═══ Given data

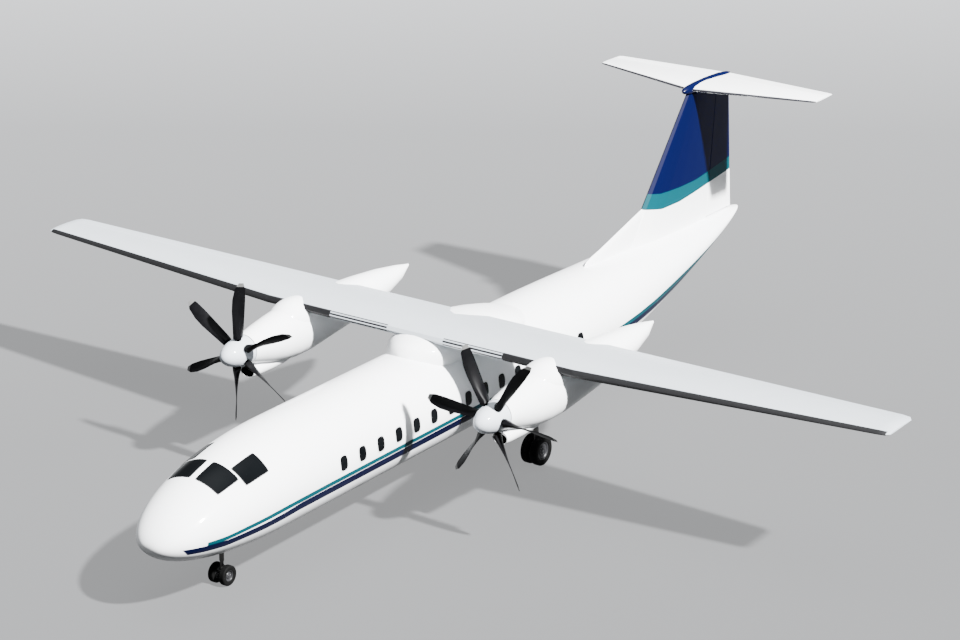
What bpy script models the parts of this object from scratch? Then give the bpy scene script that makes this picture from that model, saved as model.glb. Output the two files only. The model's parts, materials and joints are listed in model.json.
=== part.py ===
# A high-wing twin turboprop airliner with a T-tail, parked on its gear.
# Metres, +Z up, nose towards -Y, +X the aircraft's left. The origin is on the ground,
# under the middle of the aircraft's box.
import math

import bmesh
import bpy
from mathutils import Matrix, Vector

# Driving dimensions
LENGTH = 27.514
NOSE_Y = -LENGTH / 2
TAIL_Y = LENGTH / 2
SPAN = 27.05
AXIS_Z = 2.25
FUSELAGE_RADIUS = 1.43
BELLY_Z = 0.97
WING_BREAK_X = 4.92
NACELLE_X = 4.065
PROPELLER_Y = -5.294
PROPELLER_Z = 3.423
PROPELLER_RADIUS = 1.965
NOSE_GEAR_Y = -11.05
NOSE_TYRE = {"radius": 0.262, "width": 0.17, "rim": 0.14, "offset": 0.17, "axle": 0.025}
MAIN_GEAR = (2.054, -0.214)
MAIN_TYRE = {"radius": 0.41, "width": 0.215, "rim": 0.25, "offset": 0.15, "axle": 0.040}
WHEEL_SIDES = 22
SEAT_GAP = 0.0003
AXLE_PLAY = 0.0009
HINGE_GAP = 0.009
END_GAP = 0.02
PIN_GAP = 0.0008
HINGE_PIN_RADIUS = 0.012
RING = 36
SKIN_POINTS = 10

# Finishes: base colour, roughness and metallic
FINISHES = {
    "white_paint": ((0.86, 0.87, 0.88), 0.25, 0.0),
    "grey_paint": ((0.62, 0.66, 0.70), 0.35, 0.0),
    "navy_paint": ((0.02, 0.04, 0.16), 0.25, 0.0),
    "dark_glass": ((0.01, 0.012, 0.015), 0.10, 0.0),
    "blade_black": ((0.015, 0.015, 0.018), 0.40, 0.0),
    "bare_metal": ((0.45, 0.45, 0.46), 0.35, 1.0),
    "gear_paint": ((0.35, 0.35, 0.35), 0.45, 0.0),
    "tyre_rubber": ((0.012, 0.012, 0.012), 0.80, 0.0),
}

for thing in list(bpy.data.objects):
    bpy.data.objects.remove(thing)


def finish(name):
    """The material of that name, made on first use."""
    if name in bpy.data.materials:
        return bpy.data.materials[name]
    colour, roughness, metallic = FINISHES[name]
    material = bpy.data.materials.new(name)
    material.use_nodes = True
    shader = material.node_tree.nodes["Principled BSDF"]
    shader.inputs["Base Color"].default_value = (*colour, 1.0)
    shader.inputs["Roughness"].default_value = roughness
    shader.inputs["Metallic"].default_value = metallic
    return material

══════

Written request: In the listing above, find each line with the word "materials" and copy it.

Solution for this task:
What bpy script models the parts of this object from scratch? Then give the bpy scene script that makes this picture from that model, saved as model.glb. Output the two files only. The model's parts, materials and joints are listed in model.json.
    if name in bpy.data.materials:
        return bpy.data.materials[name]
    material = bpy.data.materials.new(name)